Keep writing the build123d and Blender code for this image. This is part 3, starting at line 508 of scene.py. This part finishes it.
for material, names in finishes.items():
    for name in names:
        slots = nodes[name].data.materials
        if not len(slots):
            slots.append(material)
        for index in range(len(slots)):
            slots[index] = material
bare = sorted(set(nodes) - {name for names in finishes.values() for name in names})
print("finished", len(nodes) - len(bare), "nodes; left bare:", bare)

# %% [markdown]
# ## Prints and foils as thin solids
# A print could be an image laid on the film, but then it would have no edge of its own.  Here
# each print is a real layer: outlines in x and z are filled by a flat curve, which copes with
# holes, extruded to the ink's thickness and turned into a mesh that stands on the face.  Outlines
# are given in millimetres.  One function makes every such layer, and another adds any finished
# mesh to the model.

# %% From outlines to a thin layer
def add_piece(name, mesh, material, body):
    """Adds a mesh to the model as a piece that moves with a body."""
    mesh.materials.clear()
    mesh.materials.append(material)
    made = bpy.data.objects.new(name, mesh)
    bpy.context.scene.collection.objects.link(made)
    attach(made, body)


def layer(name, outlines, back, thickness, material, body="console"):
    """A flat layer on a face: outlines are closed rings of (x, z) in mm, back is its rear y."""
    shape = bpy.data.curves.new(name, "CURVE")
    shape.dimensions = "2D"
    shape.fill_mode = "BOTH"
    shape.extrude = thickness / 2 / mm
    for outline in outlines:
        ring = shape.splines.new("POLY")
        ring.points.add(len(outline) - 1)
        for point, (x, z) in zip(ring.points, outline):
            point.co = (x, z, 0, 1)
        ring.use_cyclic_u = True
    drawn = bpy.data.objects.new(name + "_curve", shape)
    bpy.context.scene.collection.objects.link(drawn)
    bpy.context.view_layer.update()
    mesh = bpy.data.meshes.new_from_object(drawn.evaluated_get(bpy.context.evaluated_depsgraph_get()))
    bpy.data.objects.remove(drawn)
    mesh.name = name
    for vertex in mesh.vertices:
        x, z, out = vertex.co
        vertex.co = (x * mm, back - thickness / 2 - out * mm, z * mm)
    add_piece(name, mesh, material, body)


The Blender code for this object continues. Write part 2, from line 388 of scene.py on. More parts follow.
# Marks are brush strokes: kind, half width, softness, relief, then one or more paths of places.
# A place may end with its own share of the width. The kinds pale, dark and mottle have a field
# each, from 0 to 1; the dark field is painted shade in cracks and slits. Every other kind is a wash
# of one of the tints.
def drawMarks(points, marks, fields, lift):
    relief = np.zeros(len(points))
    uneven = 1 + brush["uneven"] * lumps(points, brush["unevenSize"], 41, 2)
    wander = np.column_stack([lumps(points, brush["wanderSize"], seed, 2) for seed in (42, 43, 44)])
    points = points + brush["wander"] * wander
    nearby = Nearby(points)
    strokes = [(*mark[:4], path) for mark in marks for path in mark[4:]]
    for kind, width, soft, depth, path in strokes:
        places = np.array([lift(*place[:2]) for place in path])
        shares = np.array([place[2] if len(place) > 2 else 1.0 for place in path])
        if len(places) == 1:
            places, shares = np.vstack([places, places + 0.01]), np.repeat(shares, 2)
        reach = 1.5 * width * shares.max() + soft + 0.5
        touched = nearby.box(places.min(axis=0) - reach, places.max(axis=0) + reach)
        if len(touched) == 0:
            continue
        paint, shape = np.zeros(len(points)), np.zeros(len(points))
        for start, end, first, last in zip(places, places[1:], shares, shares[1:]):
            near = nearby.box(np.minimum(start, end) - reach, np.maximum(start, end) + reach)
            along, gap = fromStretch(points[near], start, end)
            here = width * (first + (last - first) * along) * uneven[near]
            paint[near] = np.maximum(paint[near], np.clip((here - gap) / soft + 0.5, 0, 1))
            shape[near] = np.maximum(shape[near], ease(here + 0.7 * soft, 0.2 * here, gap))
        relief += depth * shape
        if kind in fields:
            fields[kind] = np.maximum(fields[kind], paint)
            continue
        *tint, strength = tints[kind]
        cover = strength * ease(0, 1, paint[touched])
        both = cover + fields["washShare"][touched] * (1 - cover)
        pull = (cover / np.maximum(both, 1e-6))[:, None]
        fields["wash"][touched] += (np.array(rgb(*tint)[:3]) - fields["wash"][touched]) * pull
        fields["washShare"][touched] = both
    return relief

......

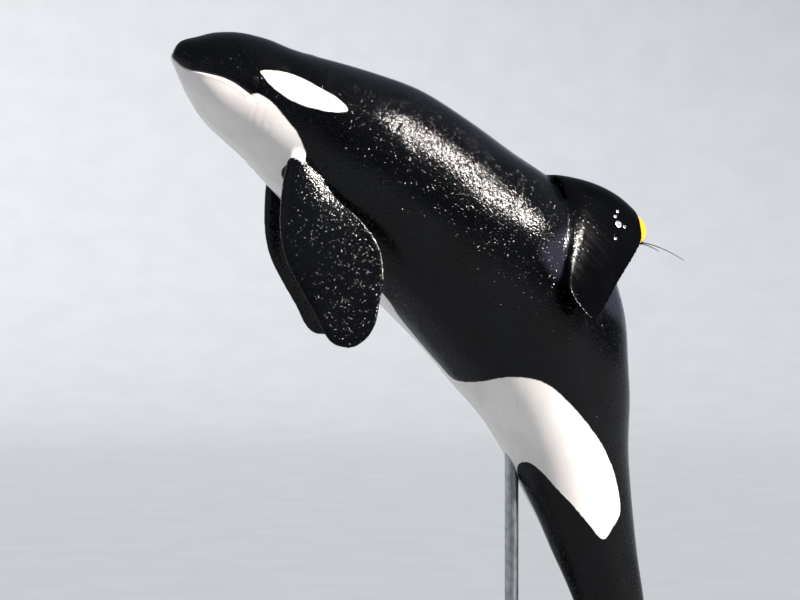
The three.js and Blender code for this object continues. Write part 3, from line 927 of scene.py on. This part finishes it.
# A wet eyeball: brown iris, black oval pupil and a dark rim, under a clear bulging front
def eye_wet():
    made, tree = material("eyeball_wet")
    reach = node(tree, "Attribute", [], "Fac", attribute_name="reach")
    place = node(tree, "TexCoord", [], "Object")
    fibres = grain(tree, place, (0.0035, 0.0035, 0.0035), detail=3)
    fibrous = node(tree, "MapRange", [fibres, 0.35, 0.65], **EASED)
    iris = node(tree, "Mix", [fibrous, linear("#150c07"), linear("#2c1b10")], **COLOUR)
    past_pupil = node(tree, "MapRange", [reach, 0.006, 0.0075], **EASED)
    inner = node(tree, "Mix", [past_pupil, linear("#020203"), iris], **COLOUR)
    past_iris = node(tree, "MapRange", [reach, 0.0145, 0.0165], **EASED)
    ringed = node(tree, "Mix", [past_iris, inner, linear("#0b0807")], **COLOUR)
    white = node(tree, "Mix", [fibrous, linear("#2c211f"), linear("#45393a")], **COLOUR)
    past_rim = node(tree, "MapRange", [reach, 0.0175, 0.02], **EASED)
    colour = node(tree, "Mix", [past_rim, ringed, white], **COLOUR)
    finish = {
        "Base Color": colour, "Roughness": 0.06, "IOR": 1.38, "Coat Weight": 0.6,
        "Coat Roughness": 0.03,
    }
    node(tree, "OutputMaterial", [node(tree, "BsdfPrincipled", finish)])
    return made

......

Output the section opening with the line that has "The three.js and" and closing with the line that has "return made". Keep both end lines and leave out the rest.

### [Written reply]
The three.js and Blender code for this object continues. Write part 3, from line 927 of scene.py on. This part finishes it.
# A wet eyeball: brown iris, black oval pupil and a dark rim, under a clear bulging front
def eye_wet():
    made, tree = material("eyeball_wet")
    reach = node(tree, "Attribute", [], "Fac", attribute_name="reach")
    place = node(tree, "TexCoord", [], "Object")
    fibres = grain(tree, place, (0.0035, 0.0035, 0.0035), detail=3)
    fibrous = node(tree, "MapRange", [fibres, 0.35, 0.65], **EASED)
    iris = node(tree, "Mix", [fibrous, linear("#150c07"), linear("#2c1b10")], **COLOUR)
    past_pupil = node(tree, "MapRange", [reach, 0.006, 0.0075], **EASED)
    inner = node(tree, "Mix", [past_pupil, linear("#020203"), iris], **COLOUR)
    past_iris = node(tree, "MapRange", [reach, 0.0145, 0.0165], **EASED)
    ringed = node(tree, "Mix", [past_iris, inner, linear("#0b0807")], **COLOUR)
    white = node(tree, "Mix", [fibrous, linear("#2c211f"), linear("#45393a")], **COLOUR)
    past_rim = node(tree, "MapRange", [reach, 0.0175, 0.02], **EASED)
    colour = node(tree, "Mix", [past_rim, ringed, white], **COLOUR)
    finish = {
        "Base Color": colour, "Roughness": 0.06, "IOR": 1.38, "Coat Weight": 0.6,
        "Coat Roughness": 0.03,
    }
    node(tree, "OutputMaterial", [node(tree, "BsdfPrincipled", finish)])
    return made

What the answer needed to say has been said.